Questo è un lungo racconto immaginario ma rigorosamente costruito su ricerche, lettere e testi d’archivio, alcuni mai tradotti in italiano. Perché ha scelto di scrivere su Charles Dodgson alias Lewis Carroll?
«Ritengo un dovere parlare di certe cose. La storia di Dodgson è molto attuale. I fatti di cui scrivo sono realmente accaduti. Oggi più che mai i genitori devono proteggere i loro bambini e tenere bene aperti gli occhi con tutti. Nel mondo di oggi si sessualizzano le bambine fin da piccolissime. Esteriorizziamo costantemente la nostra vita sessuale, tutti usiamo un linguaggio volgare e sessualizzato senza pensarci».

Protagonista di Camera oscura è Ruth, la quattordicenne lusingata di essere fotografata dal grande diacono di Oxford, che i genitori strapperanno dalla camera oscura del Reverendo senza una spiegazione. Vivrà con un senso di colpa fino all’età adulta...
«Lei se ne innamora perdutamente e i genitori interrompono all’improvviso questa amicizia profonda. Questo mi interessava perché si collega al fatto che in una situazione di abuso spesso i genitori e i servizi sociali non sempre fanno la scelta migliore, allontanando il bambino senza dare spiegazioni esaurienti. Spessissimo non si pensa alla necessità del bambino di mantenere un contatto con l’abusatore, che può essere affettivo o anche inquisitivo. In genera chi abusa è un grande charmeur di bambini. In questo caso la famiglia di Ruth – di fatto era la famiglia Mayhew - non ha spiegato nulla alla figlia che è cresciuta credendosi lei colpevole di aver fatto qualcosa di male all’amato o addirittura alla sua famiglia. È diventata anoressica, non è più riuscita ad avere un rapporto d’amore. Anche nei bambini abusati c’è sempre un forte senso di colpa e di responsabilità».

Chi era in realtà Charles Dodgson, quest’uomo che si dice fosse molto timido?
«Di lui non sappiamo molto perché l’ottanta per cento dei suoi diari e delle sue cose è stato distrutto dalla famiglia. C’è stato un velo di segretezza e di ipocrisia straordinario su quest’uomo. Dodgson non era un timido, era un ambizioso, era uno sfacciato, uno stalker, un cacciatore furtivo. Personalmente non credo che sia andato oltre l’eccitamento, con le figlie degli amici che fotografava. Che lo eccitassero è fuor di dubbio: vuole fotografarle soltanto se le bambine sono “baciabili”, “kissable” in una società e in un’epoca in cui prevaleva il pudore».

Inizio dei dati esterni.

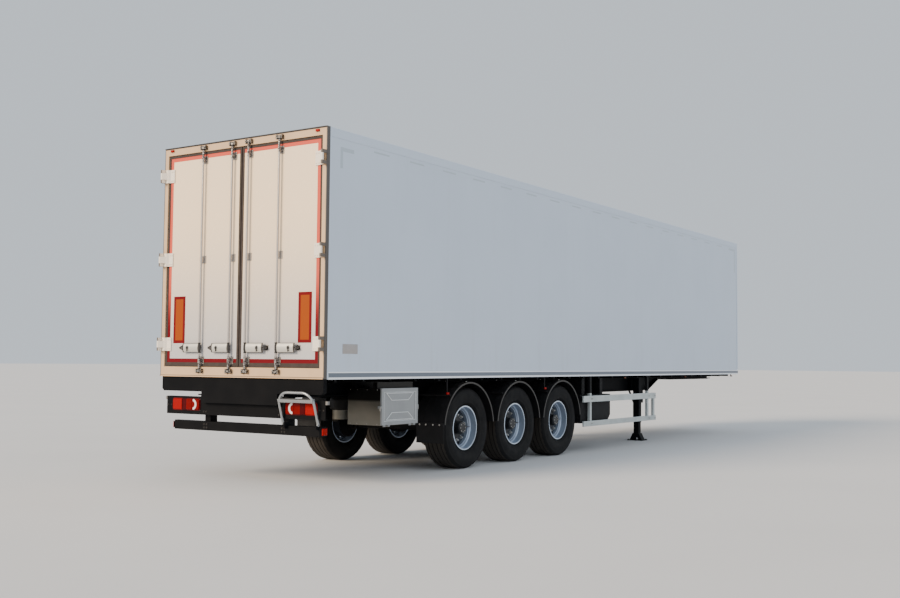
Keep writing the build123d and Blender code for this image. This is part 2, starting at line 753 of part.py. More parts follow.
def hinge_strap(z):
    """Hinge strap on the right-hand leaf, stepped over the frame, with its arm to the pin."""
    face = LEAF_FACE - STRAP_THICKNESS
    post_x = -STRAP_POST_CLEARANCE
    post_face = post_x - STRAP_THICKNESS
    inner = -OPENING_Y + STRAP_REACH
    step_from = -LEAF_OUTER_Y
    step_to = step_from - (LEAF_FACE - post_x)
    outer = -OPENING_Y - STRAP_POST_COVER
    plate_outline = [
        (LEAF_FACE, inner),
        (LEAF_FACE, step_from),
        (post_x, step_to),
        (post_x, outer),
        (post_face, outer),
        (post_face, step_to + SEAL_GAP),
        (face, step_from + SEAL_GAP),
        (face, inner),
    ]
    tangent = HINGE_KNUCKLE_RADIUS * math.sqrt(0.5)
    arm_outline = [
        (post_x, outer),
        (post_x, -OPENING_Y),
        (post_face, step_to),
        (HINGE_PIN_X - tangent, -HINGE_PIN_Y + tangent),
        (HINGE_PIN_X + tangent, -HINGE_PIN_Y - tangent),
    ]
    z_range = about(z, HINGE_HEIGHT)
    arm_z = about(z, HINGE_ARM_HEIGHT)
    plate = prism_xy(plate_outline, *z_range)
    arm = prism_xy(arm_outline, *arm_z)
    knuckle = rod_along_z(HINGE_KNUCKLE_RADIUS, HINGE_PIN_X, -HINGE_PIN_Y, *arm_z)
    bore = rod_along_z(HINGE_PIN_RADIUS + PIN_FIT, HINGE_PIN_X, -HINGE_PIN_Y, *z_range)
    return plate + arm + knuckle - bore


def rod_cam(y, z_range):
    """Cam at one end of a locking rod."""
    hub = rod_along_z(CAM_HUB_RADIUS, ROD_X, y, *z_range)
    horn = block((ROD_X - CAM_DEPTH, ROD_X), about(y, CAM_WIDTH), z_range)
    return hub + horn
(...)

Perché le famiglie, quasi sempre della buona società, gli affidavano le figliolette da fotografare?
«Soltanto per il prestigio e la fama del fotografo. Dodgson godeva di grande rispetto a Oxford, corteggiava tutte le famiglie di rilievo. Pur non avendo la vocazione religiosa si lasciò ordinare diacono per assicurarsi il vitalizio al Christ Church College, ma non volle mai diventare sacerdote. A Oxford scopre il teatro, dunque sesso, donne, immaginazione, conosce gente ricca. E vuole avere successo, non ha soldi, è brutto e mezzo sordo. Si compera una macchina fotografica, l’invenzione del momento, e comincia a fotografare i bambini degli amici. Era un seduttore. Voleva quello che voleva, era un subdolo, una serpe. Nient’altro che questo. E giocava sul fatto di essere un religioso, alto, sottile, di aspetto asimmetrico, con indosso l’abito clericale...».

Dal suo libro emerge un ritratto impietoso dell’uomo che è anche il brillane autore di Alice nel paese delle meraviglie. Dunque un artista, un esteta, un pedofilo?
«Io penso sia stato tutto ciò, non ci vedo nulla di strano. Il fatto che Dodgson avesse questa costante necessità di attrarre bambine è tipico del pedofilo».

Come avvocato per la protezione dei minori lei conosce bene il problema della pedofilia oggi.

Quali rimedi suggerisce?
«Penso che non si debba fermarsi ai sospetti, ma quando ci sono le prove c’è il dovere di intervenire. Come cambiare il mondo? Aprendo gli occhi ai genitori, parlandone, tenendo gli occhi aperti con tutti. Non fa mai male stare all’erta, perché gli abusi dei minori avvengono soprattutto nella famiglia».